=== What to produce ===
Copy out all lines that carry the word "joints".

=== Supplied material ===
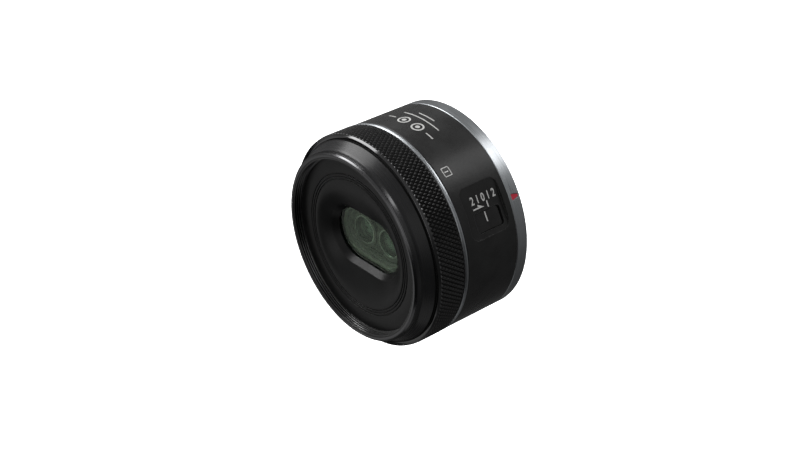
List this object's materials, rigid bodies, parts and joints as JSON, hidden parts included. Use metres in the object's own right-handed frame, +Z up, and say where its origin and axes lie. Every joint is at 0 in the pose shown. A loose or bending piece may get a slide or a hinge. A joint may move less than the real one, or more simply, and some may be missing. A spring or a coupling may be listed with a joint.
{
  "type": "prime camera lens",
  "caption": "Short barrel lens with two small optical systems behind one oval window, a knurled focus ring, a spring-return adjust switch and a bayonet mount.",
  "frame": {"origin": "centre of the mount's flange plane, on the axis of the barrel", "axes": "-Y towards the subject, +Y towards the camera body, +Z up, +X the side with the adjust switch"},
  "size_m": [0.0692, 0.047, 0.0692],
  "materials": {
    "mount_steel": "fine turned, bright chromed",
    "silver_trim": "satin, turned",
    "white_print": "white filled marks",
    "red_mark": "red filled mark",
    "barrel_black": "fine satin texture",
    "ring_black": "satin, diamond knurled",
    "front_black": "semi-matt black",
    "plate_black": "fine matt texture",
    "chassis_plastic": "moulded, glass filled",
    "window_glass": "clear, coated",
    "lens_glass": "clear, coated",
    "screw_steel": "bright",
    "blade_black": "dry black film",
    "washer_plastic": "self-lubricating",
    "board_green": "soldermask",
    "flex_amber": "polyimide film",
    "contact_gold": "gold plated",
    "motor_metal": "drawn can",
    "coil_copper": "enamelled copper",
    "comb_metal": "stamped"
  },
  "bodies": {
    "barrel": {"legend_marks": "white_print", "bayonet_mount": "mount_steel", "mount_screws": "screw_steel", "mount_collar": "silver_trim", "index_mark": "red_mark", "outer_barrel": "barrel_black", "trim_ring": "silver_trim", "slide_washer": "washer_plastic", "switch_base": "chassis_plastic", "switch_spring": "screw_steel", "chassis": "chassis_plastic", "front_ring": "front_black", "front_plate": "plate_black", "window_glass": "window_glass", "window_retainer": "chassis_plastic", "front_cell": "chassis_plastic", "front_element_right": "lens_glass", "front_element_left": "lens_glass", "second_element_right": "lens_glass", "second_element_left": "lens_glass", "front_retainers": "chassis_plastic", "iris_base": "chassis_plastic", "iris_cover": "chassis_plastic", "iris_coils": "coil_copper", "focus_motor_right": "motor_metal", "focus_motor_left": "motor_metal", "guide_rods": "screw_steel", "rear_cell": "chassis_plastic", "rear_element_right": "lens_glass", "rear_element_left": "lens_glass", "rear_baffle": "plate_black", "plate_screws": "screw_steel", "main_board": "board_green", "contact_block": "chassis_plastic", "contact_pins": "contact_gold", "flex_cable": "flex_amber", "ring_sensor": "board_green"},
    "focus_ring": {"focus_ring": "ring_black", "ring_comb": "comb_metal"},
    "adjust_slider": {"adjust_slider": "barrel_black", "slider_line": "white_print", "switch_wiper": "contact_gold"},
    "focus_right": {"focus_cell_right": "chassis_plastic", "focus_element_right": "lens_glass"},
    "lead_screw_right": {"lead_screw_right": "screw_steel"},
    "iris_ring_right": {"iris_ring_right": "blade_black"},
    "iris_blade_right_1": {"iris_blade_right_1": "blade_black"},
    "iris_blade_right_2": {"iris_blade_right_2": "blade_black"},
    "iris_blade_right_3": {"iris_blade_right_3": "blade_black"},
    "iris_blade_right_4": {"iris_blade_right_4": "blade_black"},
    "iris_blade_right_5": {"iris_blade_right_5": "blade_black"},
    "focus_left": {"focus_cell_left": "chassis_plastic", "focus_element_left": "lens_glass"},
    "lead_screw_left": {"lead_screw_left": "screw_steel"},
    "iris_ring_left": {"iris_ring_left": "blade_black"},
    "iris_blade_left_1": {"iris_blade_left_1": "blade_black"},
    "iris_blade_left_2": {"iris_blade_left_2": "blade_black"},
    "iris_blade_left_3": {"iris_blade_left_3": "blade_black"},
    "iris_blade_left_4": {"iris_blade_left_4": "blade_black"},
    "iris_blade_left_5": {"iris_blade_left_5": "blade_black"}
  },
  "joints": [
    {"name": "focus_ring_turn", "type": "hinge", "parent": "barrel", "child": "focus_ring", "pos_m": [0, -0.03, 0], "axis": [0, -1, 0], "continuous": true},
    {"name": "adjust_slide", "type": "slide", "parent": "barrel", "child": "adjust_slider", "axis": [0, 1, 0], "range_m": [0, 0.0008], "stiffness_N_per_m": 400, "springref_m": -0.0005, "deforming": ["switch_spring"]},
    {"name": "focus_slide_right", "type": "slide", "parent": "barrel", "child": "focus_right", "axis": [0, -1, 0], "range_m": [0, 0.001]},
    {"name": "lead_screw_turn_right", "type": "hinge", "parent": "barrel", "child": "lead_screw_right", "pos_m": [0.0175, -0.016, 0], "axis": [0, -1, 0], "range_deg": [0, 720]},
    {"name": "iris_turn_right", "type": "hinge", "parent": "barrel", "child": "iris_ring_right", "pos_m": [0.0059, -0.0211, 0], "axis": [0, -1, 0], "range_deg": [0, 4.9]},
    {"name": "iris_blade_right_1_swing", "type": "hinge", "parent": "barrel", "child": "iris_blade_right_1", "pos_m": [0.01015, -0.02148, 0], "axis": [0, -1, 0], "range_deg": [0, 25]},
    {"name": "iris_blade_right_2_swing", "type": "hinge", "parent": "barrel", "child": "iris_blade_right_2", "pos_m": [0.00721, -0.02157, 0.00404], "axis": [0, -1, 0], "range_deg": [0, 25]},
    {"name": "iris_blade_right_3_swing", "type": "hinge", "parent": "barrel", "child": "iris_blade_right_3", "pos_m": [0.00246, -0.02166, 0.0025], "axis": [0, -1, 0], "range_deg": [0, 25]},
    {"name": "iris_blade_right_4_swing", "type": "hinge", "parent": "barrel", "child": "iris_blade_right_4", "pos_m": [0.00246, -0.02175, -0.0025], "axis": [0, -1, 0], "range_deg": [0, 25]},
    {"name": "iris_blade_right_5_swing", "type": "hinge", "parent": "barrel", "child": "iris_blade_right_5", "pos_m": [0.00721, -0.02184, -0.00404], "axis": [0, -1, 0], "range_deg": [0, 25]},
    {"name": "focus_slide_left", "type": "slide", "parent": "barrel", "child": "focus_left", "axis": [0, -1, 0], "range_m": [0, 0.001]},
    {"name": "lead_screw_turn_left", "type": "hinge", "parent": "barrel", "child": "lead_screw_left", "pos_m": [-0.0175, -0.016, 0], "axis": [0, -1, 0], "range_deg": [0, 720]},
    {"name": "iris_turn_left", "type": "hinge", "parent": "barrel", "child": "iris_ring_left", "pos_m": [-0.0059, -0.0211, 0], "axis": [0, -1, 0], "range_deg": [0, 4.9]},
    {"name": "iris_blade_left_1_swing", "type": "hinge", "parent": "barrel", "child": "iris_blade_left_1", "pos_m": [-0.01015, -0.02148, 0], "axis": [0, -1, 0], "range_deg": [0, 25]},
    {"name": "iris_blade_left_2_swing", "type": "hinge", "parent": "barrel", "child": "iris_blade_left_2", "pos_m": [-0.00721, -0.02157, -0.00404], "axis": [0, -1, 0], "range_deg": [0, 25]},
    {"name": "iris_blade_left_3_swing", "type": "hinge", "parent": "barrel", "child": "iris_blade_left_3", "pos_m": [-0.00246, -0.02166, -0.0025], "axis": [0, -1, 0], "range_deg": [0, 25]},
    {"name": "iris_blade_left_4_swing", "type": "hinge", "parent": "barrel", "child": "iris_blade_left_4", "pos_m": [-0.00246, -0.02175, 0.0025], "axis": [0, -1, 0], "range_deg": [0, 25]},
    {"name": "iris_blade_left_5_swing", "type": "hinge", "parent": "barrel", "child": "iris_blade_left_5", "pos_m": [-0.00721, -0.02184, 0.00404], "axis": [0, -1, 0], "range_deg": [0, 25]}
  ],
  "couplings": [
    {"joint": "lead_screw_turn_right", "follows": "focus_slide_right", "rad_per_m": 12566},
    {"joint": "iris_blade_right_1_swing", "follows": "iris_turn_right", "ratio": 5.1},
    {"joint": "iris_blade_right_2_swing", "follows": "iris_turn_right", "ratio": 5.1},
    {"joint": "iris_blade_right_3_swing", "follows": "iris_turn_right", "ratio": 5.1},
    {"joint": "iris_blade_right_4_swing", "follows": "iris_turn_right", "ratio": 5.1},
    {"joint": "iris_blade_right_5_swing", "follows": "iris_turn_right", "ratio": 5.1},
    {"joint": "lead_screw_turn_left", "follows": "focus_slide_left", "rad_per_m": 12566},
    {"joint": "iris_blade_left_1_swing", "follows": "iris_turn_left", "ratio": 5.1},
    {"joint": "iris_blade_left_2_swing", "follows": "iris_turn_left", "ratio": 5.1},
    {"joint": "iris_blade_left_3_swing", "follows": "iris_turn_left", "ratio": 5.1},
    {"joint": "iris_blade_left_4_swing", "follows": "iris_turn_left", "ratio": 5.1},
    {"joint": "iris_blade_left_5_swing", "follows": "iris_turn_left", "ratio": 5.1}
  ]
}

=== Expected output ===
List this object's materials, rigid bodies, parts and joints as JSON, hidden parts included. Use metres in the object's own right-handed frame, +Z up, and say where its origin and axes lie. Every joint is at 0 in the pose shown. A loose or bending piece may get a slide or a hinge. A joint may move less than the real one, or more simply, and some may be missing. A spring or a coupling may be listed with a joint.
  "joints": [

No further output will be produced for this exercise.